- **REQUIRED TASK**: Print each line of the listing once more, precisely as given.

- **COLLECTED DATA**:
>>>>>

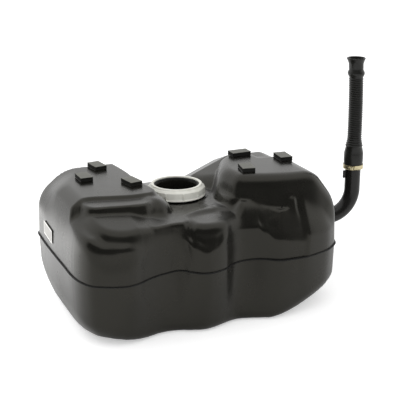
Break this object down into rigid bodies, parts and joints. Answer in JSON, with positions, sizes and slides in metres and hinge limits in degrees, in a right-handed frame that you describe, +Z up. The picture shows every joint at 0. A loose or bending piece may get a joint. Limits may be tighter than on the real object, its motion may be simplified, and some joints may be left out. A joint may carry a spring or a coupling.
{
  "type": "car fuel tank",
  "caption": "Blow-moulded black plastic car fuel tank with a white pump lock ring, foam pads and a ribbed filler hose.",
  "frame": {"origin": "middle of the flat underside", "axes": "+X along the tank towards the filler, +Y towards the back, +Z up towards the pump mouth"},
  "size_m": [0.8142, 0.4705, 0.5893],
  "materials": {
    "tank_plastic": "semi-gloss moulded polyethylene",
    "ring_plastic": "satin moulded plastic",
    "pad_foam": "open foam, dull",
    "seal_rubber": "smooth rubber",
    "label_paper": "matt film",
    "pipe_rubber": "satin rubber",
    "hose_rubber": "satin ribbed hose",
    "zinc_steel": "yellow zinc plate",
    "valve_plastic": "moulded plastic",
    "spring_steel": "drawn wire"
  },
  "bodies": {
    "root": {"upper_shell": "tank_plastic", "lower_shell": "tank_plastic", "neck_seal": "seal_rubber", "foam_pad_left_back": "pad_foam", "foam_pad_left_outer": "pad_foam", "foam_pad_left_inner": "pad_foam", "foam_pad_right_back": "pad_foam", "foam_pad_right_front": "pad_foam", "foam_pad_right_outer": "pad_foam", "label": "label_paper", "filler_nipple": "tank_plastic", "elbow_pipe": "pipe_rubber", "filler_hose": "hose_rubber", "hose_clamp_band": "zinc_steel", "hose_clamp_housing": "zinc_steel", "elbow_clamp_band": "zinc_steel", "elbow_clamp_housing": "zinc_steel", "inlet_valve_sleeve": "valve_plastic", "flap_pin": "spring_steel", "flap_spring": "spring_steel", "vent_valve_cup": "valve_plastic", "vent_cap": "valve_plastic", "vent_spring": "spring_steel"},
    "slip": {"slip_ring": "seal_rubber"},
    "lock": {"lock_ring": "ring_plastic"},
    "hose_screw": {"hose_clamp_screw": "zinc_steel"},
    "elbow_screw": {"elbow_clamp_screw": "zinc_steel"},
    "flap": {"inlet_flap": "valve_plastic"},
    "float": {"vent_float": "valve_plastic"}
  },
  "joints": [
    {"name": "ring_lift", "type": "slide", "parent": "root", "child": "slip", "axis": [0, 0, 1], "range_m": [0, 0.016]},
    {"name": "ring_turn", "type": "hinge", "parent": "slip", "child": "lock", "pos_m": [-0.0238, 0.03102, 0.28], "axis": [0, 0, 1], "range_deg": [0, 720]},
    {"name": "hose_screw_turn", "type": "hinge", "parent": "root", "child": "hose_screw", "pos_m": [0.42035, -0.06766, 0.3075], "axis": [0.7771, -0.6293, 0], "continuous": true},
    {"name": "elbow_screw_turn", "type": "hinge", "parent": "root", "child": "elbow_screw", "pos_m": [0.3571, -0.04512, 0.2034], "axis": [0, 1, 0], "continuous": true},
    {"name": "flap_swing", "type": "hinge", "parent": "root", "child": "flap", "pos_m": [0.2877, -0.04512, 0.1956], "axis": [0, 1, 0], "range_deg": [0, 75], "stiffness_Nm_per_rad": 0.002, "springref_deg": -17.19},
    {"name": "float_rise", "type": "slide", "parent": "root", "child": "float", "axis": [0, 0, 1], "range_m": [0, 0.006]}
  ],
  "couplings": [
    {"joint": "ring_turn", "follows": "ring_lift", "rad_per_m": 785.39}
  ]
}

<<<<<

- **TASK RESPONSE**:
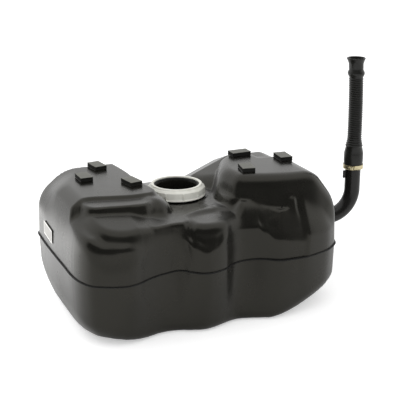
Break this object down into rigid bodies, parts and joints. Answer in JSON, with positions, sizes and slides in metres and hinge limits in degrees, in a right-handed frame that you describe, +Z up. The picture shows every joint at 0. A loose or bending piece may get a joint. Limits may be tighter than on the real object, its motion may be simplified, and some joints may be left out. A joint may carry a spring or a coupling.
{
  "type": "car fuel tank",
  "caption": "Blow-moulded black plastic car fuel tank with a white pump lock ring, foam pads and a ribbed filler hose.",
  "frame": {"origin": "middle of the flat underside", "axes": "+X along the tank towards the filler, +Y towards the back, +Z up towards the pump mouth"},
  "size_m": [0.8142, 0.4705, 0.5893],
  "materials": {
    "tank_plastic": "semi-gloss moulded polyethylene",
    "ring_plastic": "satin moulded plastic",
    "pad_foam": "open foam, dull",
    "seal_rubber": "smooth rubber",
    "label_paper": "matt film",
    "pipe_rubber": "satin rubber",
    "hose_rubber": "satin ribbed hose",
    "zinc_steel": "yellow zinc plate",
    "valve_plastic": "moulded plastic",
    "spring_steel": "drawn wire"
  },
  "bodies": {
    "root": {"upper_shell": "tank_plastic", "lower_shell": "tank_plastic", "neck_seal": "seal_rubber", "foam_pad_left_back": "pad_foam", "foam_pad_left_outer": "pad_foam", "foam_pad_left_inner": "pad_foam", "foam_pad_right_back": "pad_foam", "foam_pad_right_front": "pad_foam", "foam_pad_right_outer": "pad_foam", "label": "label_paper", "filler_nipple": "tank_plastic", "elbow_pipe": "pipe_rubber", "filler_hose": "hose_rubber", "hose_clamp_band": "zinc_steel", "hose_clamp_housing": "zinc_steel", "elbow_clamp_band": "zinc_steel", "elbow_clamp_housing": "zinc_steel", "inlet_valve_sleeve": "valve_plastic", "flap_pin": "spring_steel", "flap_spring": "spring_steel", "vent_valve_cup": "valve_plastic", "vent_cap": "valve_plastic", "vent_spring": "spring_steel"},
    "slip": {"slip_ring": "seal_rubber"},
    "lock": {"lock_ring": "ring_plastic"},
    "hose_screw": {"hose_clamp_screw": "zinc_steel"},
    "elbow_screw": {"elbow_clamp_screw": "zinc_steel"},
    "flap": {"inlet_flap": "valve_plastic"},
    "float": {"vent_float": "valve_plastic"}
  },
  "joints": [
    {"name": "ring_lift", "type": "slide", "parent": "root", "child": "slip", "axis": [0, 0, 1], "range_m": [0, 0.016]},
    {"name": "ring_turn", "type": "hinge", "parent": "slip", "child": "lock", "pos_m": [-0.0238, 0.03102, 0.28], "axis": [0, 0, 1], "range_deg": [0, 720]},
    {"name": "hose_screw_turn", "type": "hinge", "parent": "root", "child": "hose_screw", "pos_m": [0.42035, -0.06766, 0.3075], "axis": [0.7771, -0.6293, 0], "continuous": true},
    {"name": "elbow_screw_turn", "type": "hinge", "parent": "root", "child": "elbow_screw", "pos_m": [0.3571, -0.04512, 0.2034], "axis": [0, 1, 0], "continuous": true},
    {"name": "flap_swing", "type": "hinge", "parent": "root", "child": "flap", "pos_m": [0.2877, -0.04512, 0.1956], "axis": [0, 1, 0], "range_deg": [0, 75], "stiffness_Nm_per_rad": 0.002, "springref_deg": -17.19},
    {"name": "float_rise", "type": "slide", "parent": "root", "child": "float", "axis": [0, 0, 1], "range_m": [0, 0.006]}
  ],
  "couplings": [
    {"joint": "ring_turn", "follows": "ring_lift", "rad_per_m": 785.39}
  ]
}